The median absolute difference gives an indication of the absolute increase or decrease that can be expected when switching from peer review to metrics. We consider this measure to be especially informative when taking a size-independent perspective. On average, about 30% of the publications in the UK REF are marked as “world-leading”. In fields such as physics and clinical medicine, we find a median absolute difference of about 3 percentage points for the percentage of “world-leading” publications. Hence, in these fields, switching from peer review to metrics will typically lead to an increase or decrease in the percentage of “world-leading” publications of an institution by about 3 percentage points.
Taking a size-dependent perspective and focusing on the funding received by institutions, we consider the median absolute percentage difference to be an insightful measure of agreement. In physics and clinical medicine, the median absolute percentage difference between metrics and peer review in the REF is about 15%. This essentially means that in these fields the funding allocated to an institution will typically increase or decrease by about 15% when switching from peer review to metrics.
4. Acknowledge uncertainty in peer review
Regardless of the level of aggregation, the perspective (i.e. size-dependent or size-independent), and the measure of agreement, it is crucial to acknowledge that peer review is subject to uncertainty. Hypothetically, if the REF peer review had been carried out twice, based on the same publications but with different experts, the outcomes would not have been the same. Comparing the outcomes of two independent peer review exercises provides an indication of the internal agreement of peer review. This provides a sensible baseline with which to compare the agreement between metrics and peer review. If agreement between metrics and peer review is similar to internal peer review agreement, metrics and peer review yield essentially indistinguishable results.
Unfortunately, there are no empirical measurements of peer review uncertainty in the REF. In our paper, we therefore study peer review uncertainty based on a simple mathematical model. We recommend that peer review uncertainty should be measured empirically in the next edition of the REF in 2021.

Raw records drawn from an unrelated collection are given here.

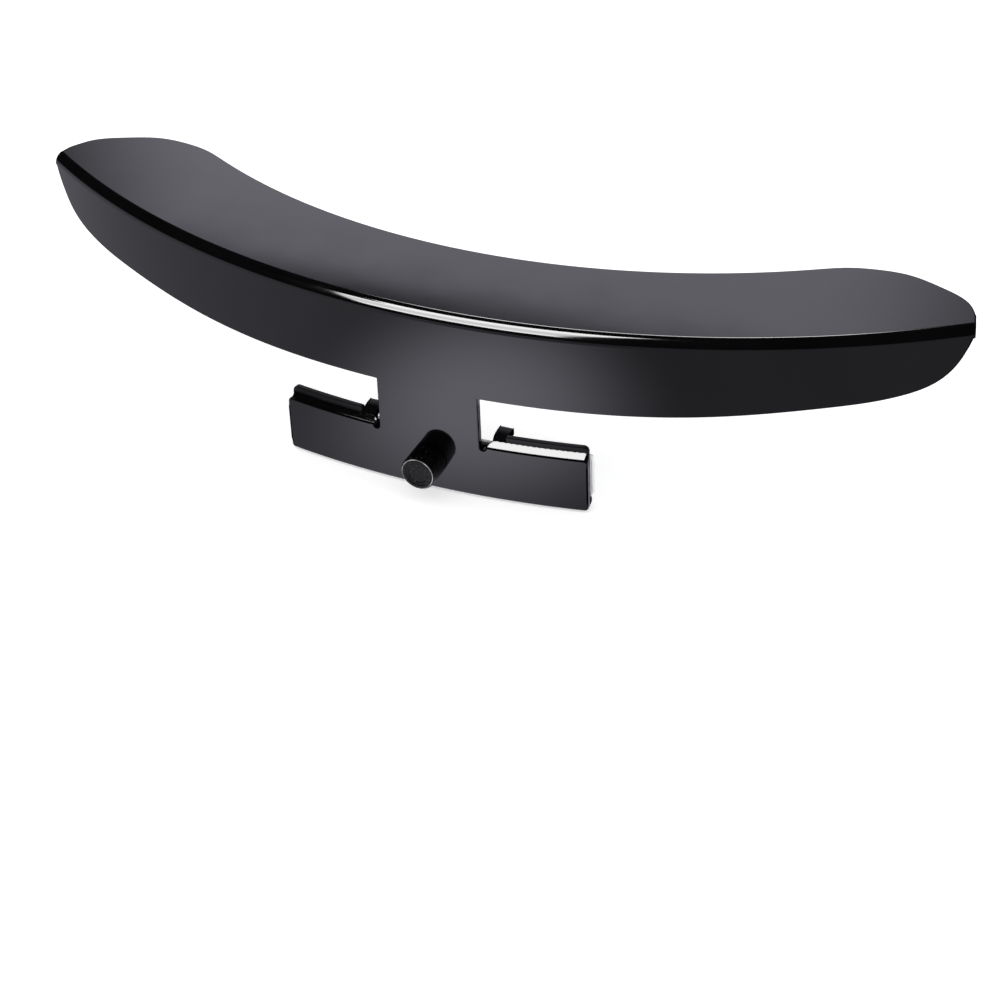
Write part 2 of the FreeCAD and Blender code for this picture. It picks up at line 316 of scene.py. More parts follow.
def rear_outline():
    """Right half of the top plate's rear edge in plan, from the middle to the tip."""
    centre_y = FRONT + PLATE_DEPTH + PLATE_REAR_RADIUS
    arc = [(x, centre_y - math.sqrt(PLATE_REAR_RADIUS ** 2 - x ** 2))
           for x in np.linspace(0, PLATE_ARC_END, 41)]
    ends = [(x, FRONT + y) for x, y in PLATE_END] + [(HALF_LENGTH, FRONT + SAGITTA)]
    turn = smooth_curve([arc[-1]] + ends, np.subtract(arc[-1], arc[-2]), (0.1, -1.0))
    return np.vstack([arc[:-1], turn])


REAR = rear_outline()
REAR_SHARE = np.concatenate([[0], np.cumsum(np.linalg.norm(np.diff(REAR, axis=0), axis=1))])
REAR_SHARE /= REAR_SHARE[-1]
TIP_POINT = on_ring(RING * math.sin(TIP_SHARE * TIP_ANGLE), TOP, RING)[0]
REAR_END = REAR_SHARE[np.argmax(REAR @ TIP_FACES[:2] > TIP_POINT @ TIP_FACES)]
LOWER = smooth_curve([(TONGUE, WALL_HEIGHT)] + WALL_END + [(HALF_LENGTH, 0.0)], (1.0, 0.0), (0.05, -1.0))


def wall_height(x):
    """Height of the front wall at x, below the top face."""
    return max(TIP_HEIGHT, float(np.interp(abs(x), LOWER[:, 0], LOWER[:, 1])))


def plate_rear(share):
    """Plan point on the top plate's rear edge that faces the station at that share of the half arc."""
    part = abs(share) / TIP_SHARE
    along = (part - REAR_LAG * part ** 2 * (1 - part)) * REAR_END
    x = np.interp(along, REAR_SHARE, REAR[:, 0])
    y = np.interp(along, REAR_SHARE, REAR[:, 1])
    return np.array([math.copysign(x, share), y, TOP])


def tip_slip(share, outward):
    """Slide along the arc, per millimetre behind the front face, that turns a section into the blunt end."""
    near = max(0.0, (abs(share) - TIP_BLEND) / (TIP_SHARE - TIP_BLEND))
    along = np.array([-outward[1], abs(outward[0]), 0.0])
    facing = np.array([abs(outward[0]), outward[1], 0.0])
    slip = near * near * (facing @ TIP_FACES) / (along @ TIP_FACES)
    return np.array([math.copysign(along[0], share), along[1], 0.0]) * slip


def crease_section(share, rows=12):
    """Cells round the crease at one station, from the wall up to the plate."""
    x = RING * math.sin(share * TIP_ANGLE)
    front, outward = on_ring(x, TOP, RING)
    radius = min(CREASE_RADIUS, 0.9 * wall_height(x))
    depth = min(WALL, 0.8 * radius)
    rounding = min(EDGE_ROUND, 0.4 * depth)
    up = np.array([0.0, 0.0, 1.0])
    slip = tip_slip(share, outward)
    cells = []
    for angle in np.linspace(0, math.pi / 2, rows + 1):
        behind = radius * (1 - math.cos(angle))
        point = front - outward * behind + slip * behind - up * radius * (1 - math.sin(angle))
        cells.append((point, outward * math.cos(angle) + up * math.sin(angle), depth, rounding))
    return cells


def shell_column(share, wall_rows=9, plate_rows=12):
    """Cells from the wall's lower edge, up over the crease and back to the plate's rear edge."""
    crease = crease_section(share)
    x = RING * math.sin(share * TIP_ANGLE)
    depth, rounding = crease[0][2:]
    wall = [(*on_ring(x, z, RING), depth, rounding)
            for z in np.linspace(TOP - wall_height(x), crease[0][0][2], wall_rows + 1)[:-1]]
    start, up = crease[-1][:2]
    rear = plate_rear(share)
    plate = [(start + (rear - start) * t, up, depth, rounding) for t in np.linspace(0, 1, plate_rows + 1)[1:]]
    return wall + crease + plate


def tongue_stations():
    return list(np.linspace(-TONGUE, TONGUE, 15))


def shell_shares(steps=72):
    """Stations along the arc as shares of its half, close together towards the tips."""
    inner = math.asin(TONGUE / RING) / TIP_ANGLE
    out = [inner + (TIP_SHARE - inner) * math.sin(k / steps * math.pi / 2) for k in range(1, steps + 1)]
    middle = [math.asin(x / RING) / TIP_ANGLE for x in tongue_stations()]
    return [-s for s in reversed(out)] + middle + out


def corner_stations(end, radius, steps=6):
    """Stations across a rounded corner that ends at x = end."""
    return [end - radius + radius * math.sin(k / steps * math.pi / 2) for k in range(steps + 1)]


def corner_drop(x, end, radius):
    """How far a rounded corner has fallen away at x."""
    past = max(0.0, abs(x) - (end - radius))
    return radius - math.sqrt(max(0.0, radius ** 2 - past ** 2))


def foot_top(x):
    across = abs(x) - TONGUE - RELIEF
    dip = math.sqrt(max(0.0, RELIEF ** 2 - across ** 2))
    return FOOT_TOP - dip - corner_drop(x, FOOT_HALF_WIDTH, FOOT_CORNER)


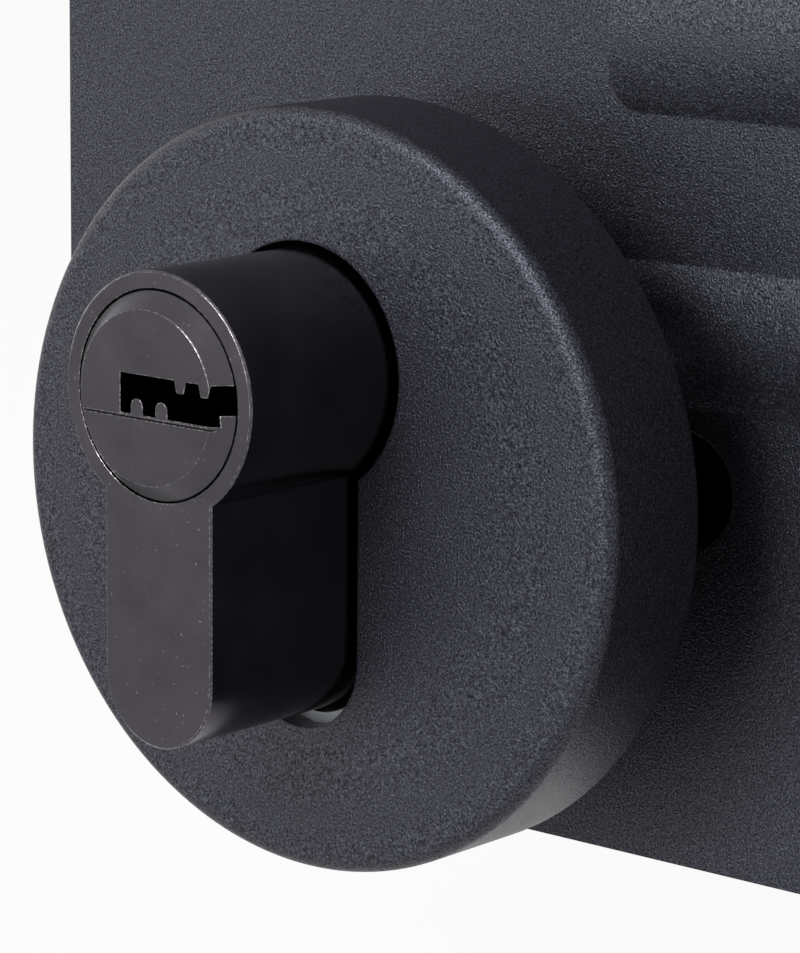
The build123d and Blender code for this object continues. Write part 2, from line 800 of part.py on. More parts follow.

Our model of peer review uncertainty suggests that in some fields, in particular in physics, clinical medicine, and public health, agreement between metrics and peer review is quite close to internal peer review agreement. In these fields, differences between metrics and peer review seem to be of a similar magnitude as differences between two peer review exercises, from both a reputational (size-independent) and a funding (size-dependent) perspective.
Conclusion
A large number of scientometric studies have analysed agreement between metrics and peer review. Many of these studies take one specific perspective, often without a clear motivation, leading to apparent inconsistencies in the literature. To develop a systematic understanding of agreement between metrics and peer review, we consider it essential to take into account the four principles presented above.
Finally, we emphasize that, even if metrics are found to agree well with peer review, there may be other arguments against replacing peer review by metrics, such as arguments related to goal displacement. The various arguments should be carefully weighed in discussions about the use of metrics as an alternative to peer review. We therefore do not suggest that metrics should replace peer review in the REF. However, in some REF fields, the argument that metrics should not be used because of their low agreement with peer review does not stand up to closer scrutiny.